▶ [Instruction]: Begin with the line that contains "makeCase();" and end with the line that contains "for member in": copy that span of lines exactly, and nothing outside it.

▶ [Given information]:
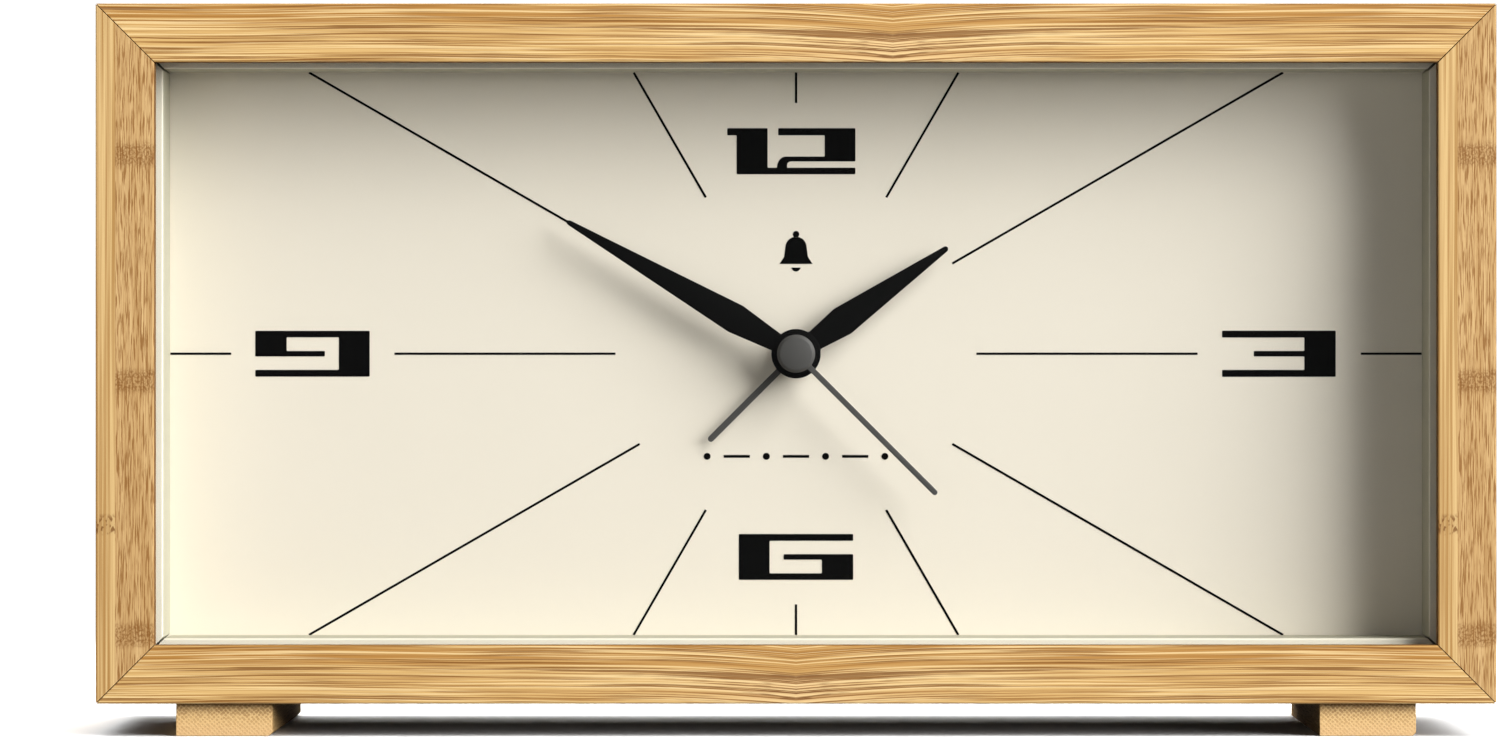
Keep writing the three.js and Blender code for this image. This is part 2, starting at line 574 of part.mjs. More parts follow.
function makeMotor() {
  const { front, back, holeRadius } = STATOR;
  const hole = disc(holeRadius, front - 1, back + 1, BORE_SIDES, ...rotorAt);
  place(movement, 'stator', carve([slab(YOKE_OUTLINE, front, back)], [hole]), STEEL);
  const { halfWidth, halfThickness } = CORE;
  const core = box(-halfWidth, halfWidth, -halfThickness, halfThickness, CORE.bottom, CORE.top);
  place(movement, 'coil_core', core, STEEL).position.set(COIL.x, COIL.y, 0);
  const { bottom, top, cheek } = COIL;
  const { flange, winding, tube, bore } = COIL_RADII;
  const bobbinProfile = [
    [bore, bottom], [flange, bottom], [flange, bottom + cheek], [tube, bottom + cheek],
    [tube, top - cheek], [flange, top - cheek], [flange, top], [bore, top], [bore, bottom],
  ];
  const inner = tube + GAP;
  const low = bottom + cheek + GAP;
  const high = top - cheek - GAP;
  const windingProfile = [[inner, low], [winding, low], [winding, high], [inner, high], [inner, low]];
  const bobbin = turned(bobbinProfile).rotateX(Math.PI / 2);
  place(movement, 'coil_bobbin', bobbin, WHITE_PLASTIC).position.set(COIL.x, COIL.y, 0);
  const wire = turned(windingProfile).rotateX(Math.PI / 2);
  place(movement, 'coil_winding', wire, COPPER).position.set(COIL.x, COIL.y, 0);
}

function makeElectronics() {
  const { left, right, bottom, top, front, back } = BOARD_PLATE;
  place(movement, 'circuit_board', box(left, right, front, back, bottom, top), GREEN_BOARD);
  const seat = back + GAP;
  const dome = [[0, seat]];
  for (let i = 0; i < DOME_STEPS; i += 1) {
    const angle = (Math.PI / 2) * (i / DOME_STEPS);
    dome.push([CHIP.radius * Math.cos(angle), seat + CHIP.height * Math.sin(angle)]);
  }
  dome.push([0, seat + CHIP.height]);
  place(movement, 'chip_cap', turned(dome), BLACK_PLASTIC).position.set(CHIP.x, 0, CHIP.z);
  const end = CRYSTAL.length / 2;
  const can = [[0, -end], [CRYSTAL.radius, -end], [CRYSTAL.radius, end], [0, end]];
  const crystal = turned(can, PIVOT_SIDES).rotateZ(Math.PI / 2);
  place(movement, 'quartz_crystal', crystal, STEEL).position.set(CRYSTAL.x, seat + CRYSTAL.radius, CRYSTAL.z);
  const buzzer = disc(BUZZER.radius, BUZZER.front, BUZZER.back, ROUND_SIDES);
  place(movement, 'buzzer', buzzer, BLACK_PLASTIC).position.set(BUZZER.x, 0, BUZZER.z);
}

function makeAlarmContact() {
  const { left, right, foot, back, thickness, bottom, width } = ALARM_LEAF;
  const strip = [
    [left, foot], [left + thickness, foot], [left + thickness, back - thickness],
    [right, back - thickness], [right, back], [left, back],
  ];
  const geometry = new THREE.ExtrudeGeometry(outline(strip), { depth: width, bevelEnabled: false });
  place(movement, 'alarm_contact_leaf', geometry.translate(0, 0, bottom), BRASS);
}

function makeAlarmSwitch() {
  const plateBack = HOUSING.back - WALL - GAP;
  const thumbFront = HOUSING.back + SWITCH_THUMB.start;
  const thumbBack = HOUSING.back + SWITCH_THUMB.end;
  const block = ({ halfWidth, halfHeight }, front, back) => (
    box(-halfWidth, halfWidth, front, back, -halfHeight, halfHeight)
  );
  const slider = carve([
    block(SWITCH_PLATE, plateBack - SWITCH_PLATE.thickness, plateBack),
    block(SWITCH_POST, plateBack - SWITCH_PLATE.thickness / 2, thumbFront + SUNK),
    block(SWITCH_THUMB, thumbFront, thumbBack),
  ]);
  place(movement, 'alarm_switch', slider, WHITE_PLASTIC).position.set(SWITCH.x, 0, SWITCH.z);
}

function makeBattery() {
  const middle = (BAY.bottom + BAY.top) / 2;
  const depth = BAY.floor + GAP + CELL.radius;
  const start = -CELL.length / 2 + CELL.offset;
  const shoulder = start + CELL.length;
  const profile = [
    [0, start], [CELL.radius, start], [CELL.radius, shoulder], [CELL.nubRadius, shoulder],
    [CELL.nubRadius, shoulder + CELL.nub], [0, shoulder + CELL.nub],
  ];
  const cell = turned(profile, ROUND_SIDES).rotateZ(-Math.PI / 2);
  place(movement, 'battery_cell', cell, CELL_JACKET).position.set(0, depth, middle);
  const { half, thickness, bow, bowHalf } = CONTACT;
  const flat = box(-thickness, 0, -half, half, -half, half);
  const plus = place(movement, 'battery_plus_contact', flat, BRASS);
  plus.position.set(BAY.halfLength - GAP, depth, middle);
  const strip = [
    [0, -half], [thickness, -half], [thickness + bow, -bowHalf], [thickness + bow, bowHalf],
    [thickness, half], [0, half], [bow, bowHalf], [bow, -bowHalf],
  ];
  const spring = new THREE.ExtrudeGeometry(outline(strip), { depth: 2 * half, bevelEnabled: false });
  const minus = place(movement, 'battery_minus_contact', spring.translate(0, 0, -half), BRASS);
  minus.position.set(-BAY.halfLength + GAP, depth, middle);
}

makeCase();
makeFeet();
makeDial();
makeBackPanel();
makeFrontHousing();
makeRearHousing();
makeMiddlePlate();
makeSecondsTrain();
makeMotionWork();
makeHands();
makeMotor();
makeElectronics();
makeAlarmContact();
makeAlarmSwitch();
makeBattery();

export default clock;
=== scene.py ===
"""Looks of the mantel alarm clock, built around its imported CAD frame.

Shapes are worked out in millimetres and made in metres, +Z up, with the dial facing -Y.
"""

import json
import math

import bmesh
import bpy
from mathutils import Matrix, Vector

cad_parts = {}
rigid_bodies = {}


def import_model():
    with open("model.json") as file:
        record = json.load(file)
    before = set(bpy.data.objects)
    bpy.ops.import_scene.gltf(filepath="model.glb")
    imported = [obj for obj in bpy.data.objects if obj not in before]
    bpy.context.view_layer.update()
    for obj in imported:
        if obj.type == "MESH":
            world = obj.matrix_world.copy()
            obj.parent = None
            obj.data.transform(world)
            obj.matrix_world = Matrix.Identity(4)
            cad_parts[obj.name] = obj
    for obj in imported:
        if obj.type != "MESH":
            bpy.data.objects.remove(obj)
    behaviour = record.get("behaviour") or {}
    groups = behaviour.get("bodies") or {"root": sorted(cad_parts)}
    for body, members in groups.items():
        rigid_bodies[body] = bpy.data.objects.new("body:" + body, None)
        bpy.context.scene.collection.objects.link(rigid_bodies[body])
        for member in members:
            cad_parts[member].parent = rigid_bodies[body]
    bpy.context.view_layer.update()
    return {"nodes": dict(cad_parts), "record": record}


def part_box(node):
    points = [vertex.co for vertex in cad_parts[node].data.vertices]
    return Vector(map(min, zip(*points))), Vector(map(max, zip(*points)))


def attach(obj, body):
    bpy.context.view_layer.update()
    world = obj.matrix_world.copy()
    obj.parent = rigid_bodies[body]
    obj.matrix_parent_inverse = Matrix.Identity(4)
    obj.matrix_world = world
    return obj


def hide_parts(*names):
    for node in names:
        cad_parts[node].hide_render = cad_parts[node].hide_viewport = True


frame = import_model()

MM = 0.001


def corners(node):
    """A CAD node's lowest and highest corner in millimetres."""
    low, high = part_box(node)
    return low / MM, high / MM


def centre_of(node):
    """The middle of a CAD node's box in millimetres."""
    low, high = corners(node)
    return (low + high) / 2


# Places read from the frame
TOP_LOW, TOP_HIGH = corners("case_top")
GLASS_LOW, GLASS_HIGH = corners("glass_lens")
CAP_LOW, CAP_HIGH = corners("second_hand_cap")
HOUSING_LOW, HOUSING_HIGH = corners("movement_rear_housing")
FRONT, BACK = TOP_LOW.y, TOP_HIGH.y
RIGHT = corners("case_right")[1].x
LEFT = corners("case_left")[0].x
TOP = TOP_HIGH.z
BOTTOM = corners("case_bottom")[0].z
LIP = TOP - TOP_LOW.z
BOARD = RIGHT - GLASS_HIGH.x - 0.3
LIP_BACK = GLASS_LOW.y - 0.2
HUB_Z = centre_of("second_hand_cap").z
DIAL_FACE = corners("dial_plate")[0].y
DIAL_HALF_WIDTH = corners("spacer_right")[0].x
DIAL_HALF_HEIGHT = corners("spacer_top")[0].z - HUB_Z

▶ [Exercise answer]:
makeCase();
makeFeet();
makeDial();
makeBackPanel();
makeFrontHousing();
makeRearHousing();
makeMiddlePlate();
makeSecondsTrain();
makeMotionWork();
makeHands();
makeMotor();
makeElectronics();
makeAlarmContact();
makeAlarmSwitch();
makeBattery();

export default clock;
=== scene.py ===
"""Looks of the mantel alarm clock, built around its imported CAD frame.

Shapes are worked out in millimetres and made in metres, +Z up, with the dial facing -Y.
"""

import json
import math

import bmesh
import bpy
from mathutils import Matrix, Vector

cad_parts = {}
rigid_bodies = {}


def import_model():
    with open("model.json") as file:
        record = json.load(file)
    before = set(bpy.data.objects)
    bpy.ops.import_scene.gltf(filepath="model.glb")
    imported = [obj for obj in bpy.data.objects if obj not in before]
    bpy.context.view_layer.update()
    for obj in imported:
        if obj.type == "MESH":
            world = obj.matrix_world.copy()
            obj.parent = None
            obj.data.transform(world)
            obj.matrix_world = Matrix.Identity(4)
            cad_parts[obj.name] = obj
    for obj in imported:
        if obj.type != "MESH":
            bpy.data.objects.remove(obj)
    behaviour = record.get("behaviour") or {}
    groups = behaviour.get("bodies") or {"root": sorted(cad_parts)}
    for body, members in groups.items():
        rigid_bodies[body] = bpy.data.objects.new("body:" + body, None)
        bpy.context.scene.collection.objects.link(rigid_bodies[body])
        for member in members:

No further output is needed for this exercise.